Of course, the handwriting has been on the wall for a long time. The wheels of the decadent structure are gradually rolling to a halt. It is becoming obvious that the centre can no longer hold. Anarchy has been let loose on the land, discontentment and apathy has become the key words. Hopes have turned to despairs and aspirations to sorrows. Patriotism has been replaced by defiance. The rats have been let loose upon the land. This is the situation that makes Philemon warnings so relevant. Nigeria has grinded to halt, now is the opportunity for us all get out.
The options before us are simply two. One is a journey we once tried and hopefully will not be foolish to try again. This is the “Yugoslavia Path”. Nigeria experimented with this between 1966 and 1970; the locust years of the fratricidal civil war. It is a path filled with thorns, sorrows and agonies. The other is the “Czechoslovakia Path”. Obviously, this is a more attractive path, the path to peaceful dissolution. The habit of moving to favourable tide as Philemon postulated. Which choic
e we make and how we go about it is left to Nigerians.
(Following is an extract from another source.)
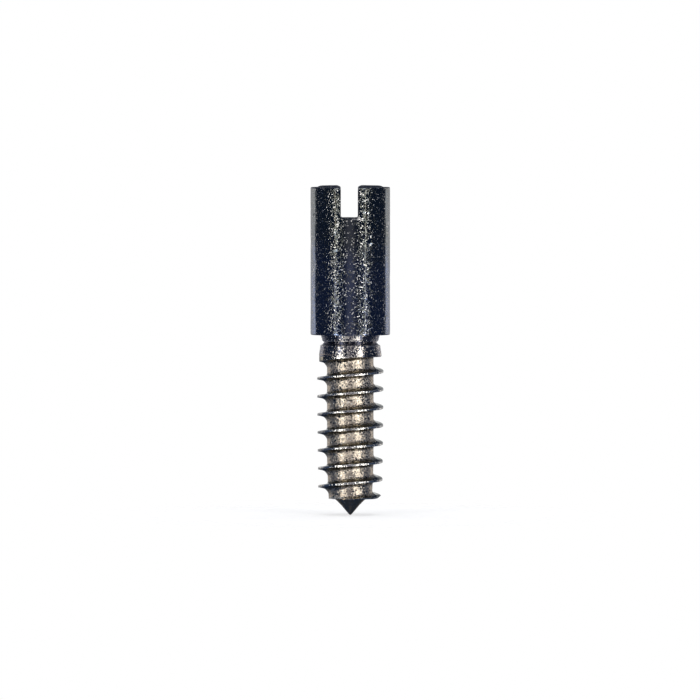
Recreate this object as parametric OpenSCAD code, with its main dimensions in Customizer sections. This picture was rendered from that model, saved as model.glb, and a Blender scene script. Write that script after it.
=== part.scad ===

Was Nigeria ever a nation? This is a question that has been answered ages ago. It has been well documented that a founding father from the old Northern protectorate referred to Nigeria as “the mistake of 1914”. Late Chief Obafemi Awolowo did not mince words in describing it as “a mere geographical expression”. So many epithets have been used thereafter, none too complimentary. Nigeria was created in deceit and thrived on deception and falsehood. It remains a country that could have been. It is a dream never achieved, a concept never brought to fruition. It is a mirage; one that has no basis in reality. We are all living a dream, albeit a bad dream, one whose end has finally come. What has defied arguments so far is that Nigeria remains a nation only in the minds of bigots and despots who have fed fat on its resources. Surely, an end would be heaven-sent.
At this stage, it is essential to warn hijackers of our fate and destiny of the consequences of further imposition. A selfish choice would unleash terrors unimaginable. It would be a costly mistake. Less they fail to perceive it, defiance has gained upper hand in the land and patriotism has gained flight, ably replaced by rebellion and resistance. The hand writings are definitely on the wall. If out of unprecedented foolishness, they failed to heed the masses desire, I see no other option than the persistent echo of the ominous words of Enoch Powell:
“As I look ahead, I am filled with foreboding. Like the Roman, I seem to see the River Tiber foaming with so much blood”.
This time around, it would Rivers Niger and Benue with their tributaries spilling blood. It is a nightmare not worth contemplating, hence the warnings to the corrupt impostors to let go.
The soothsayer’s skill is no pre-requisite to the obvious consequences of the refusal to dissolve the moribund federation. Rebranding is a futile effort while disbanding should be the norm, there seems to be no other option at this stage. The mess has gone on for far too long. A trip to the Niger Delta would convince one of the potency of defiance. It is further spreading like a rapidly fermenting wine. Indications are here and there for those who care. Take a trip to Jimmy Embaife’s article to have a taste of intellectual defiance – “The forceful overthrow of Yar’adua’s illegitimate regime cannot be treason”. Need I say more?
We must be mad, literally mad, as a nation to allow this state of slavery and imposition to continue. We must be mad, literally mad, as a nation to continue to moan and cry in the face of continued misrule, mismanagement, monumental corruption, demonstrated incompetence and suffocating injustice. We must be mad, literally mad, as a nation to continue to groan under bad leadership and political ineptitude. We must be mad, literally mad, as a nation to continue to fold arms hoping for miracles to fall from the sky. It is obvious that the time is now; the tide is favourable and appropriate. Failure to embrace the provided opportunity would make Powell’s prediction appear like a child’s play. Blood will flow and rivers will swell with it. It would be nothing but rivers of blood.
Let us embrace the Czechoslovakia option and go in peace. The wheels have grounded to a halt and the change should be now. We do not have forever. A fool at 49 would definitely remain a fool for ever. Nigeria as a nation has come to a full unfruitful cycle, we must move ahead in our individual ways. It is definitely not a happy independent ceremony for millions of suffering Nigerians.